Each DMA transaction has overhead, so reading larger blocks of data is typically better. The DMA FIFO.Read function automatically waits until the Number of Elements you requested becomes available, minimizing the processor usage. However, cpu usage may increase if the data is coming in at a slower rate. This is because the heuristics used in the DMA API to determine when to sleep or to poll depend on the amount of data and number of elements still coming. If its small it might still spin and drive up the cpu usage. Its better to use some mechanism to ensure data \space is available, rather than relying on the blocking behavior on the host DMA nodes. I manage this by using interrupts, timed loops, polling by reading 0 elements, or scheduling followed by polling.

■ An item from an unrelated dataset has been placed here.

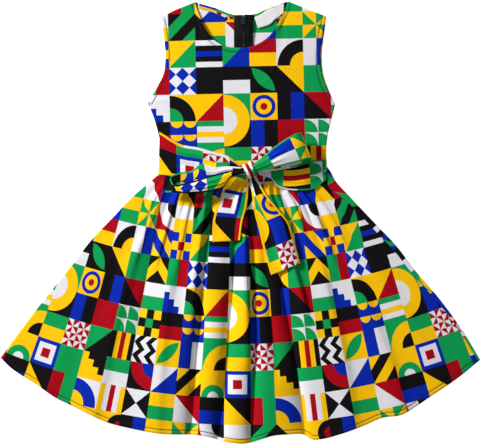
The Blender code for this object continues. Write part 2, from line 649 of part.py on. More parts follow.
def build_label(finish):
    """The blank label sewn along the right of the back neck."""
    across = np.linspace(0, 1, LABEL_COLUMNS)
    up = np.linspace(0, 1, 3)
    low = through(LABEL_LOW, across)
    top = through(LABEL_TOP, across)
    left = low[0] + np.outer(up, top[0] - low[0])
    right = low[-1] + np.outer(up, top[-1] - low[-1])
    flat = patch(low, top, left, right, across, up)
    height = np.full(flat.shape[:2], LAYER + FACING_THICK + SEAM)
    return laid_cloth("neck_label", flat, height, finish, LABEL_THICK)


def add_block(name, low, high, finish):
    """A block between two corners in millimetres."""
    made = bmesh.new()
    bmesh.ops.create_cube(made, size=1.0)
    for vert in made.verts:
        vert.co = [(low[k] if vert.co[k] < 0 else high[k]) * MM for k in range(3)]
    mesh = bpy.data.meshes.new(name)
    made.to_mesh(mesh)
    made.free()
    obj = bpy.data.objects.new(name, mesh)
    bpy.context.scene.collection.objects.link(obj)
    mesh.materials.append(finish)
    return obj


def round_edges(obj, radius):
    """Rounds every edge of a block."""
    bevel = obj.modifiers.new("rounded edges", "BEVEL")
    bevel.width = radius * MM
    bevel.segments = 2
    bevel.limit_method = "NONE"


def hide_helper(obj):
    """Keeps a cutter or a block that is joined to another out of the model."""
    obj.hide_render = True
    obj.display_type = "WIRE"


def combine(target, other, operation):
    """Adds a Boolean of the target with a helper."""
    modifier = target.modifiers.new(other.name, "BOOLEAN")
    modifier.operation = operation
    modifier.object = other
    hide_helper(other)


def build_slider(finish):
    """The zip's slider: a plate on each side of the cloth, a post between and a bridge for the pull."""
    under = HEAD_RISE - SEAM
    over = HEAD_RISE + LAYER + TAPE_THICK + SEAM
    x0, x1 = CENTRE_BACK - SLIDER_HALF_WIDTH, CENTRE_BACK + SLIDER_HALF_WIDTH
    y0, y1 = SLIDER_Y
    slider = add_block("zip_slider", (x0, y0, over), (x1, y1, over + UPPER_PLATE), finish)
    round_edges(slider, PLATE_ROUNDING)
    lower = add_block("slider_lower_plate", (x0, y0, under - PLATE), (x1, y1, under), finish)
    x0, x1 = CENTRE_BACK - SLIDER_POST, CENTRE_BACK + SLIDER_POST
    y0, y1 = POST_Y
    sunk_low, sunk_high = POST_SUNK
    post = add_block("slider_post", (x0, y0, under - sunk_low), (x1, y1, over + sunk_high), finish)
    x0, x1 = CENTRE_BACK - BRIDGE_HALF_WIDTH, CENTRE_BACK + BRIDGE_HALF_WIDTH
    y0, y1 = PULL_AXIS_Y - BRIDGE_REACH, PULL_AXIS_Y + BRIDGE_REACH
    bridge = add_block("slider_bridge", (x0, y0, BRIDGE_LOW), (x1, y1, under - PLATE + BRIDGE_SUNK), finish)
    hole_low = (x0 - CUT_PAST, y0 + BRIDGE_WALL, BRIDGE_LOW + BRIDGE_WALL)
    hole_high = (x1 + CUT_PAST, y1 - BRIDGE_WALL, under - PLATE)
    hole = add_block("slider_bridge_hole", hole_low, hole_high, finish)
    for block in (lower, post, bridge):
        combine(slider, block, "UNION")
    combine(slider, hole, "DIFFERENCE")
    return slider


def build_pull(finish):
    """The pull tab, flat under the back, with a window that the slider's bridge passes through."""
    half = PULL_THICK / 2
    z0, z1 = PULL_AXIS_Z - half, PULL_AXIS_Z + half
    low = (CENTRE_BACK - PULL_HALF_WIDTH, PULL_AXIS_Y - PULL_LENGTH, z0)
    high = (CENTRE_BACK + PULL_HALF_WIDTH, PULL_AXIS_Y + half, z1)
    pull = add_block("zip_pull", low, high, finish)
    round_edges(pull, PULL_ROUNDING)
    window_low = (CENTRE_BACK - WINDOW_HALF_WIDTH, PULL_AXIS_Y - PULL_WINDOW, z0 - CUT_PAST)
    window_high = (CENTRE_BACK + WINDOW_HALF_WIDTH, PULL_AXIS_Y - half, z1 + CUT_PAST)
    window = add_block("pull_window", window_low, window_high, finish)
    combine(pull, window, "DIFFERENCE")
    return pull


def build_sash(side, upper, lower, pile, finish):
    """A sash band from the side seam to the knot, pleated towards the knot, on the cloth below it."""
    along = np.linspace(0, 1, SASH_COLUMNS)
    over = np.linspace(0, 1, SASH_ROWS)
    top = through(upper, along)
    low = through(lower, along)
    flat = low[None] + over[:, None, None] * (top - low)[None]
    rest = spread(pile.heights(flat, BAND_REACH), SASH_SMOOTHING) + SEAM
    pleats = SASH_PLEAT_HEIGHT * smoothstep(*SASH_PLEATS_FROM, along)[None]
    pleats = pleats * (1 - np.cos(2 * np.pi * SASH_PLEATS * over))[:, None] / 2
    if side == "right":
        flat, rest, pleats = flat[:, ::-1], rest[:, ::-1], pleats[:, ::-1]
    return laid_cloth(f"sash_{side}", flat, rest + pleats, finish)


def build_tail(side, left, right, pile, finish):
    """A tail of the bow, from under the knot down over the skirt's folds."""
    down = np.linspace(1, 0, TAIL_ROWS)
    across = np.linspace(0, 1, TAIL_COLUMNS)
    a = through(left, down)
    b = through(right, down)
    flat = a[:, None] + across[None, :, None] * (b - a)[:, None]
    rest = spread(pile.heights(flat, BAND_REACH), TAIL_SMOOTHING) + SEAM
    kept = 1 - TAIL_FOLD_LOST * smoothstep(TAIL_FLATTENS, 1.0, down)
    kept = kept * smoothstep(0.0, TAIL_FOLD_FULL, down)
    fold = TAIL_FOLD_HEIGHT * np.sin(np.pi * across)[None] ** 2 * kept[:, None]
    return laid_cloth(f"bow_tail_{side}", flat, rest + fold, finish)


def ribbon(sections, rows, columns):
    """The middle of a band of cloth carried through a table of sections."""
    table = through(sections, np.linspace(0, 1, rows))
    w = np.linspace(-1, 1, columns)
    turn = np.radians(table[:, 4])
    across = np.stack([np.cos(turn), np.sin(turn), np.zeros(rows)], axis=1)
    middle = table[:, None, :3] + across[:, None] * (w[None] * table[:, 3:4])[:, :, None]
    bend = table[:, 5:6] * (1 - w[None] ** 2)
    return middle + normals_of(middle) * bend[:, :, None]


def build_loop(side, sections, pile, finish):
    """A loop of the bow, lifted clear of what it lies on."""
    middle = ribbon(sections, LOOP_ROWS, LOOP_COLUMNS)
    rest = pile.heights(middle[:, :, :2], LOOP_REACH) + SEAM + CLOTH
    middle[:, :, 2] = np.maximum(middle[:, :, 2], rest)
    return swept_cloth(f"bow_loop_{side}", middle, finish)


def build_knot(finish):
    """The strap round the necks of the loops: an oval ring that flares at both ends."""
    turn = math.radians(KNOT_AXIS_DEG)
    axis = np.array([math.cos(turn), math.sin(turn), 0.0])
    side = np.array([-math.sin(turn), math.cos(turn), 0.0])
    up = np.array([0.0, 0.0, 1.0])
    centre = np.array(KNOT_CENTRE)
    layers = []
    for shrink in (0.0, KNOT_WALL):
        for s in np.linspace(-1, 1, KNOT_ALONG):
            flare = 1 + (KNOT_FLARE - 1) * s * s
            for angle in np.arange(KNOT_AROUND) * 2 * math.pi / KNOT_AROUND:
                reach = (KNOT_RADII[0] * flare - shrink) * math.cos(angle)
                rise = (KNOT_RADII[1] * flare - shrink) * math.sin(angle)
                layers.append(centre + axis * s * KNOT_HALF_LENGTH + side * reach + up * rise)
    faces = []
    inner = KNOT_ALONG * KNOT_AROUND
    for i in range(KNOT_ALONG - 1):
        for j in range(KNOT_AROUND):
            a, b = i * KNOT_AROUND + j, i * KNOT_AROUND + (j + 1) % KNOT_AROUND
            c, d = b + KNOT_AROUND, a + KNOT_AROUND
            faces += [(a, b, c, d), (inner + a, inner + d, inner + c, inner + b)]
    last = (KNOT_ALONG - 1) * KNOT_AROUND
    for j in range(KNOT_AROUND):
        k = (j + 1) % KNOT_AROUND
        faces += [(j, inner + j, inner + k, k), (last + j, last + k, inner + last + k, inner + last + j)]
    return add_object("bow_knot", layers, faces, finish)


def main():
    clear_scene()
    finish = {name: material(f"cotton {name}", colour) for name, colour in COLOURS.items()}
    tape = material("zip tape", (0.010, 0.010, 0.012), 0.7)
    metal = material("zip metal", (0.06, 0.06, 0.065), 0.35, 1.0)
    woven = material("label", (0.86, 0.86, 0.88), 0.6)

    backs = [build_bodice_back("left", finish["green"]), build_bodice_back("right", finish["yellow"])]
    backs += [build_skirt_back_left(finish["blue"]), build_skirt_back_right(finish["red"])]
    build_facing("left", finish["yellow"])
    build_facing("right", finish["yellow"])
    inside_back = Pile(backs)
    build_tape("left", inside_back, tape)
    build_tape("right", inside_back, tape)
    build_slider(metal)
    build_pull(metal)
    build_label(woven)
    bodice = build_bodice_front(finish["yellow"])
    skirt = build_skirt_front(finish["green"])

    fronts = Pile([bodice, skirt])
    sash_left = build_sash("left", SASH_LEFT_UPPER, SASH_LEFT_LOWER, fronts, finish["blue"])
    sash_right = build_sash("right", SASH_RIGHT_UPPER, SASH_RIGHT_LOWER, fronts, finish["white"])
    under_tails = Pile([bodice, skirt, sash_left, sash_right])
    tail_left = build_tail("left", TAIL_LEFT_A, TAIL_LEFT_B, under_tails, finish["red"])
    tail_right = build_tail("right", TAIL_RIGHT_A, TAIL_RIGHT_B, under_tails, finish["blue"])
    below = Pile([bodice, skirt, sash_left, sash_right, tail_left, tail_right])
    build_loop("left", LOOP_LEFT, below, finish["yellow"])
    build_loop("right", LOOP_RIGHT, below, finish["green"])
    build_knot(finish["green"])


main()
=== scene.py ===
"""Looks of a girl's sleeveless fit-and-flare dress in a wax print, laid flat on its back with its bow tied.

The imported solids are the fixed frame. Tables are in millimetres, in the solids' own frame: +X is the
viewer's right, +Y runs from hem to neck and +Z points up. Meshes are in metres. Every panel of cloth is a
closed wall over a grid of points that repeats its solid's form with finer folds, and carries its place on
the printed cloth in a UV map, so the print follows the cut and breaks at the gathers.
"""

from __future__ import annotations

import logging
import math
from collections.abc import Sequence
from dataclasses import dataclass, field
from enum import Enum

import bmesh
import bpy
import numpy as np
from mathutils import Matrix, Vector
from numpy.typing import NDArray


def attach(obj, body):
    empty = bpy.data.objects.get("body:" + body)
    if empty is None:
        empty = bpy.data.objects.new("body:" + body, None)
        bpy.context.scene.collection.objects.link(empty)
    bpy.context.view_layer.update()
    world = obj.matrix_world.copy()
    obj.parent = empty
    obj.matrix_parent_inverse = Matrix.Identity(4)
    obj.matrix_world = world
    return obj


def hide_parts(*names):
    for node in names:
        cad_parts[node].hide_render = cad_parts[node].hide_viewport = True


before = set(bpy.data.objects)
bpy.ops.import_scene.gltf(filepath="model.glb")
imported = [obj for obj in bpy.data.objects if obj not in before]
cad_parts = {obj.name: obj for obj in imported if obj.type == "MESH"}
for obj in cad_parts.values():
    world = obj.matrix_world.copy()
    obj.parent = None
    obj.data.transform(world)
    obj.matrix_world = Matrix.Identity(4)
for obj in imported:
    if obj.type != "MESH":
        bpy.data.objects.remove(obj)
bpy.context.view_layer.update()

Array = NDArray[np.float64]
Rows = Sequence[tuple[float, ...]]
log = logging.getLogger("wax print dress")

MM = 0.001
CUT_MAP = "cloth"  # UV map with each point's place on the printed cloth, in metres
STRIP_MAP = "turned"  # UV map with the place on the cloth of what is turned over at a band's edges
EDGE_FIELD = "edge"  # attribute with each point's distance from the nearest sewn edge, in metres
TURN_FIELD = "turn"  # attribute with its distance inside the line where a band's turned strip ends
FAR = 50.0  # distance where no sewn edge or turned strip is near, in millimetres
TINY = 1e-9  # least length that is divided by
EDGE_SAMPLES = np.linspace(0, 1, 60)  # shares at which a sewn edge is read for its pressed line

# Sizes that the solids share, in millimetres.
CLOTH = 1.2
SEAM = 0.3
LAYER = CLOTH + SEAM
CENTRE_BACK = 4.4
ZIP_SLOT = 0.9

WAIST_LEFT = (-119.5, 69.0)
WAIST_MIDDLE = (0.0, 75.0)
WAIST_RIGHT = (125.0, 83.0)
UNDERARM_LEFT = (-134.0, 173.0)
UNDERARM_RIGHT = (137.0, 171.5)
SHOULDER_LEFT = (-115.5, 298.0)
SHOULDER_RIGHT = (124.5, 298.5)
NECK_LEFT = (-66.0, 319.5)
NECK_RIGHT = (69.0, 320.5)
HEM_LEFT = (-347.5, -196.0)
HEM_RIGHT = (347.5, -199.0)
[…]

Using interrupts with DMA works really well when the data is sent not very often, as an IRQ adds little overhead. Using the Elements Remaining indicator to poll and then read those numbers of elements is not recommended because it eliminates optimizations built into the API but for simple applications it does work well as Preston suggested. Using a shift register to pass # of elements to the next iteration during the read is okay, but it has a high overhead if there is a small number of elements. It could be combined with sleep in the loop to keep processor burden low.